In announcing its investment late Wednesday, Bank of America called Countrywide undervalued due to the current market "turmoil." Hammered during the broadening crisis in the home loan business, Countrywide's stock was up more than 3.4%.

"There's a belief in the credit markets that things have eased a bit," Hogan said. "At least in the near-term a relative state of tanquility has settled into the markets as we wait for the next shoe to drop."

Bank of America's move is seen both as a means of helping Countrywide weather problems in the global credit markets, as well as preventing further losses at the mortgage lender from hurting the underlying economy.

Analysts at Bear Stearns didn't see the move leading to a full takeover.

"Bank of America executives have said repeatedly that they do not want to try to manage mortgage servicing rights assets exceeding $20 billion, as Countrywide must, given its business model," the broker said.

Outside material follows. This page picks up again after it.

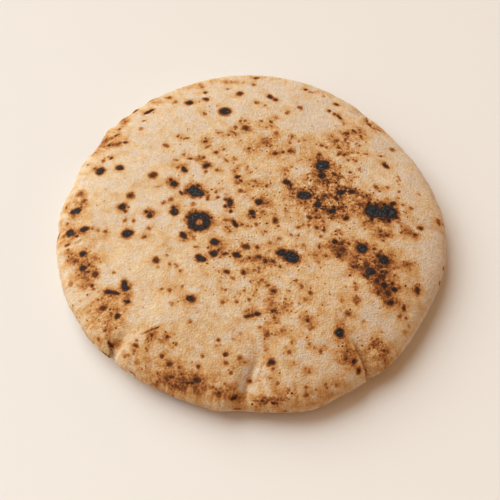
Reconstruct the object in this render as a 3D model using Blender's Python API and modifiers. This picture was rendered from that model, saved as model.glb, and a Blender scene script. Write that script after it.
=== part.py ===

"We view this as an investment by Bank of America, on terms that could generate a significant profit for the bank, in a customer facing a liquidity squeeze which could have negative short-term implications for the U.S. financial system."

Deutsche Bank said the real estate finance sector would likely rally on the news, suggesting investors buy Redwood Trust .

More earnings came from the retail sector, with New York & Co. cutting its forecast, and Stein Mart reporting a 78% profit fall. After the close Gap reports quarterly results.

Lehman Brothers said Wednesday that it's shutting its subprime-mortgage unit BNC Mortgage LLC and firing 1,200 people, becoming the latest company to stop offering home loans to less-creditworthy borrowers.

Data

Ahead of Thursday's opening, the Labor Department's tally of jobless claims came in as expected, with the number of those filing for initial unemployment benefits for the week ending Aug. 18 falling by 2,000 to 322,000.

Other markets

Treasurys gained Thursday, as credit concerns replayed in the markets, with the benchmark 10-year note up 6/32 at 100 31/32, its yield lapsing to 4.627%.

On the currency markets, the dollar rose against the yen, but fell against the euro and British pound, as investors increased their appetite for risk overnight by resuming so-called carry trades.

On the New York Mercantile Exchange, gold futures closed slightly lower, reflecting weakness in the broader U.S. stock market after a failed attempt at reaching the $675-a-ounce level, as the dollar declined against major currencies and oil prices struggled to end their losing streak.

Crude-oil prices headed higher, poised to break a three-session losing streak on the back of strength in gasoline, which saw a steep decline in weekly U.S. supplies.